“Only she who raised Christ can raise a Christian.” - Venerable Fulton Sheen
Reflection on Catholic Education
As a young undergrad studying to enter into the teaching profession, the term “educator” was proudly referenced to our future careers. The importance of the term always eluded me. Isn’t teaching about serving students, and not about the teacher at all? Why would instructing a child how to read a graph give me the right to project an inflated view of my career? In the public school setting, that is all education can be; instruction. Instruction to do various skills, such as solving an equation or recognizing a covalent bond from an ionic bond. To me, it felt like my professors were inflating the term, because their definition left out the most important part of the goal of life; to gain heaven. The pursuit of knowledge for the sake of knowledge felt futile. Saint John Paul II describes why I felt unsatisfied trying to teach without being able to point my students toward God, “It is Jesus whom you seek when you dream of happiness; He is waiting for you when nothing else satisfies you.” I wasn’t satisfied with merely teaching skills; I desire to be able to bring the joy and consultation of Jesus into the lives of my students. I am called to follow Mary, my mother, quietly bringing her children to her son, remaining hidden and humble.
It is Jesus who transforms instruction into education. In striving for academic excellence from myself and my students, our academic endeavors should be “all for the greater glory of God” as St. Ignatius of Loyola inspired his missionaries. As I teach students to sharpen their minds and to learn how scientific knowledge is built upon in our modern world, I am grateful I can also echo the words of St. Giuseppe Moscati, the first doctor to treat patients with insulin, “Only one science is unshakeable and unshaken, the one revealed by God, the science of the hereafter! In all your works, look to Heaven, to the eternity of life and of the soul, and orient yourself then much differently from the way that merely human considerations might suggest, and your activity will be inspired for the good.”

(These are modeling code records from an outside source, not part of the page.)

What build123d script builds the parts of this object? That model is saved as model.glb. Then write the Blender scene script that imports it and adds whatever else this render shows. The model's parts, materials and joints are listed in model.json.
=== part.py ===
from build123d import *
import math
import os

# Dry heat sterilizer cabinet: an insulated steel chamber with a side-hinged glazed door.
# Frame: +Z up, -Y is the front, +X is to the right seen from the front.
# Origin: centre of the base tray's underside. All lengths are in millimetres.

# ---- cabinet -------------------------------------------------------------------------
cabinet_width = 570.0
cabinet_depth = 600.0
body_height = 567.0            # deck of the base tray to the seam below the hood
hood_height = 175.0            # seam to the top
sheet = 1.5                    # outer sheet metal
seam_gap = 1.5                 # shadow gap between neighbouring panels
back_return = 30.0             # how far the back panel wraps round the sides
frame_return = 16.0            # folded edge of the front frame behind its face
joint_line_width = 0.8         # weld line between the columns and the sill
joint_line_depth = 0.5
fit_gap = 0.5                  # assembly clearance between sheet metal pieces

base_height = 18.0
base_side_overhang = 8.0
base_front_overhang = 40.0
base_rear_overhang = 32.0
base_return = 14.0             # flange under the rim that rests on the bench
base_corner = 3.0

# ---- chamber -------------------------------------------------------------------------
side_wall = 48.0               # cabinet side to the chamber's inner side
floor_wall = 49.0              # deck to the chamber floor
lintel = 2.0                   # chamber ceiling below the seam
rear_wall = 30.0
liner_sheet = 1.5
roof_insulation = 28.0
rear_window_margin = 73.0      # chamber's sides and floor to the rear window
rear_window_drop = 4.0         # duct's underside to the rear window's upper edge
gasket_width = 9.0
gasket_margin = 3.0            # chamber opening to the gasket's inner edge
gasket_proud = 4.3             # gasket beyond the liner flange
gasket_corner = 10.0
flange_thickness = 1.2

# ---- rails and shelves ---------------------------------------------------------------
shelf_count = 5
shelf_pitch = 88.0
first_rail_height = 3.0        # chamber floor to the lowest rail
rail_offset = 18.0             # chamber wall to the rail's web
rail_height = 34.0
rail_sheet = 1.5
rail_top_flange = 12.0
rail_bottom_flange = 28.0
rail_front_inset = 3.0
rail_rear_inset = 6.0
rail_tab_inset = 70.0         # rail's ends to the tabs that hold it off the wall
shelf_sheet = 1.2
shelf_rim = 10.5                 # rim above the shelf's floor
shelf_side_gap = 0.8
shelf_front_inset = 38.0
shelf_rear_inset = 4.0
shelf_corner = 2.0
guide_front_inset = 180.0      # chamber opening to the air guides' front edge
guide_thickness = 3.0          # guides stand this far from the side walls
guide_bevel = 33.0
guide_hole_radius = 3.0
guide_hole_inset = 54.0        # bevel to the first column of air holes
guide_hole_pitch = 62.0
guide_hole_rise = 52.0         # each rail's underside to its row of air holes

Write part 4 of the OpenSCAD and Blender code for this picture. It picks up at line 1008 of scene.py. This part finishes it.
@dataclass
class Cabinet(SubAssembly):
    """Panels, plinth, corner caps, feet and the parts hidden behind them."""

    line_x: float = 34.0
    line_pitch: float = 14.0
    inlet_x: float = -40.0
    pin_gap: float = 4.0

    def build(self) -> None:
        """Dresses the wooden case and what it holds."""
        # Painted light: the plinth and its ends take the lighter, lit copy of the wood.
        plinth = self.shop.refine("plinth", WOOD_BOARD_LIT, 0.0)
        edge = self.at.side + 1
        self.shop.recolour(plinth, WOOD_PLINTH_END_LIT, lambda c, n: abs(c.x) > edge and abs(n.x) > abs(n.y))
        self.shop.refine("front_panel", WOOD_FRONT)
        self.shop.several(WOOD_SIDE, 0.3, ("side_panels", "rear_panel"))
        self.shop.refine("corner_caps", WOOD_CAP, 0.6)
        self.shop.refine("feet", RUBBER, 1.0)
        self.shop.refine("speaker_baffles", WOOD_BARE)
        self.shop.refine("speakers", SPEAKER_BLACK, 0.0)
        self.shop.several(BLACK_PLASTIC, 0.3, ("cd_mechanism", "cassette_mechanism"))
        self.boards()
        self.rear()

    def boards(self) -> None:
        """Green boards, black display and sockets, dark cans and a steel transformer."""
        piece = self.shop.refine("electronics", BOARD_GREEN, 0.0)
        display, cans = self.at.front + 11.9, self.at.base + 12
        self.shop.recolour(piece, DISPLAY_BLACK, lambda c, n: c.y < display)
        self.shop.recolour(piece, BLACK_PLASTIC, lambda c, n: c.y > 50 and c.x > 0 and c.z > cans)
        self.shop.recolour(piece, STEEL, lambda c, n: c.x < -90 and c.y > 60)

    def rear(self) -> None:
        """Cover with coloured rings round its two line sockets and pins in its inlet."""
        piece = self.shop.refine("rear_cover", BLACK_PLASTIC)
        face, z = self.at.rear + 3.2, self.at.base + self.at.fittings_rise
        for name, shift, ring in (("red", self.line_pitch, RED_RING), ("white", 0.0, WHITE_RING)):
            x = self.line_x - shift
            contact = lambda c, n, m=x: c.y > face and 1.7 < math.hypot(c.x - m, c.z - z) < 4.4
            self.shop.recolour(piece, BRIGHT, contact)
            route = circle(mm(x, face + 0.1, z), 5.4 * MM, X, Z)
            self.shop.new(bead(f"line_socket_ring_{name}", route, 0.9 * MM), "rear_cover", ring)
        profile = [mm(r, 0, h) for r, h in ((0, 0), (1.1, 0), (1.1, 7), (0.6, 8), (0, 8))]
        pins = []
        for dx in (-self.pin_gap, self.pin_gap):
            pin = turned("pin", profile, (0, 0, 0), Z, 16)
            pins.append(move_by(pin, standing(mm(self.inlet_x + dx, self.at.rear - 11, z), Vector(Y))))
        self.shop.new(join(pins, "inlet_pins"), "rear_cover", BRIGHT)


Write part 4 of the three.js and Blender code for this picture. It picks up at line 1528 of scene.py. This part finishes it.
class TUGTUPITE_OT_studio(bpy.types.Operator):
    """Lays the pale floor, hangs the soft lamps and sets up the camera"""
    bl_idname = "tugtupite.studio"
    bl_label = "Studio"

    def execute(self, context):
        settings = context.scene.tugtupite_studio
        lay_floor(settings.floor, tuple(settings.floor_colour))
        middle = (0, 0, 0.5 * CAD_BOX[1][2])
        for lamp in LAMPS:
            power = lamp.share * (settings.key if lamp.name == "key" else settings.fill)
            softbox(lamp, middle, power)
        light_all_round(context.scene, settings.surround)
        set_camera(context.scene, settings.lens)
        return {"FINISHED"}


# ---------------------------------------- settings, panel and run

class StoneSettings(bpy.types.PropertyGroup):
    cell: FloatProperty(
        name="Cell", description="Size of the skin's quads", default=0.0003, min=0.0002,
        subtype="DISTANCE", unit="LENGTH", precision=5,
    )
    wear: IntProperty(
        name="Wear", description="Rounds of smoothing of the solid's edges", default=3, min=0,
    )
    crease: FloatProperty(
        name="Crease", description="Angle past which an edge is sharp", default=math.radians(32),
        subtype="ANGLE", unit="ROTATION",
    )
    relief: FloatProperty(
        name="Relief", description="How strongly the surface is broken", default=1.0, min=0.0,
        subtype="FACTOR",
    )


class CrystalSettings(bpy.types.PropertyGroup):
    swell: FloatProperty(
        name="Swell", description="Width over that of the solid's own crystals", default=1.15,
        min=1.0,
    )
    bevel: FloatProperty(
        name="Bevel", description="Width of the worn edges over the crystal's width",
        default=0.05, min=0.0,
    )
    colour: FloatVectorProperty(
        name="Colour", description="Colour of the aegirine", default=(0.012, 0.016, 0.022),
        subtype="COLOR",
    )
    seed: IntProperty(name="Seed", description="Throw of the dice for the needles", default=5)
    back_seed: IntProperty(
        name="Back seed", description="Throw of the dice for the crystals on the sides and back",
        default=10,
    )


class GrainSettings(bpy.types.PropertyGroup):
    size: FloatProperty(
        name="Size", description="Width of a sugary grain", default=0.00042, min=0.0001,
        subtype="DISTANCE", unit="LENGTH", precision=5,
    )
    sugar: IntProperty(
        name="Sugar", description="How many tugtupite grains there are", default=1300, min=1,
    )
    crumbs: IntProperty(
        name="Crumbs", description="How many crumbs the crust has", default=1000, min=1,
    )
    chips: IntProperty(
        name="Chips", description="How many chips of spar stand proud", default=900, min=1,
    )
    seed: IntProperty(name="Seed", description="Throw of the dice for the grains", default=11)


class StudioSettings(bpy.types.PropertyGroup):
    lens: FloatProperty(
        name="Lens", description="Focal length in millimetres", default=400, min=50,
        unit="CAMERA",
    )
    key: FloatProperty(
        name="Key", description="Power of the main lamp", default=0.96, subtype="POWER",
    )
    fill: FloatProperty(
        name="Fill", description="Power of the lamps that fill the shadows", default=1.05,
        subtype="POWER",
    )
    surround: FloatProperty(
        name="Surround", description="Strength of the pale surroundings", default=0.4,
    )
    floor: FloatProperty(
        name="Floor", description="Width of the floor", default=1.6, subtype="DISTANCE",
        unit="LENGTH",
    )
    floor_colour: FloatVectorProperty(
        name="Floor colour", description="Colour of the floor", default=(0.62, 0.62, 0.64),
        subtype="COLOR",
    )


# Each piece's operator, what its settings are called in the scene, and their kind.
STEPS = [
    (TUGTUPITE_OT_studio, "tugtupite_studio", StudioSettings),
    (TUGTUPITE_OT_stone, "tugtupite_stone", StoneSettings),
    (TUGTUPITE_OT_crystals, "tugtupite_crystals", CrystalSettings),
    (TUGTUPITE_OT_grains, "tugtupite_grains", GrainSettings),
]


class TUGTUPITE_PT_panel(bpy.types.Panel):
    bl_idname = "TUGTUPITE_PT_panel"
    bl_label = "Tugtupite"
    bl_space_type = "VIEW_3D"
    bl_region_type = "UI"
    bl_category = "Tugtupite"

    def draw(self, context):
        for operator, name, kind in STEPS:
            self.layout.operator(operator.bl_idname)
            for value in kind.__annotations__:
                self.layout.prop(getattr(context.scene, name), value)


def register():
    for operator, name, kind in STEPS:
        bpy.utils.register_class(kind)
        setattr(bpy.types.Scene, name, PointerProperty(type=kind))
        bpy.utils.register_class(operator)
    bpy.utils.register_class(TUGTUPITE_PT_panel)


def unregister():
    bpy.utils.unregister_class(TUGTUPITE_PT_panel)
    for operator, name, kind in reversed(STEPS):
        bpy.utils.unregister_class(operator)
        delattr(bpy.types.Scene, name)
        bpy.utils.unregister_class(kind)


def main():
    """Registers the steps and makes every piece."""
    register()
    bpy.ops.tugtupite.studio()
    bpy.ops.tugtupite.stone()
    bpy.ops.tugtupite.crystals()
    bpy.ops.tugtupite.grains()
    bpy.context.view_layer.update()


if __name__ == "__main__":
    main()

Mrs. Wicks attended the University of Vermont studying Secondary Education for Science. Her Catholic faith flourished in contrast to UVM’s abrasive secular culture as she found a small but devout community at the Catholic Center on campus. She volunteered teaching middle and high school religious education during college and years after. Upon graduating in 2014, Mrs. Wicks briefly taught science at the middle and high school level before staying home to raise her growing family. For the past three years, she has since returned to teaching at a Catholic school in Vermont as the sole middle school science teacher. She enjoys the unique teaching strategies specific to the developmental needs of middle school students, but also enjoys the more challenging subject matter and critical thinking that high school students can tackle. She is excited to be moving with her husband and three children to the beautiful state of New Hampshire to join Mount Royal’s vibrant Catholic community.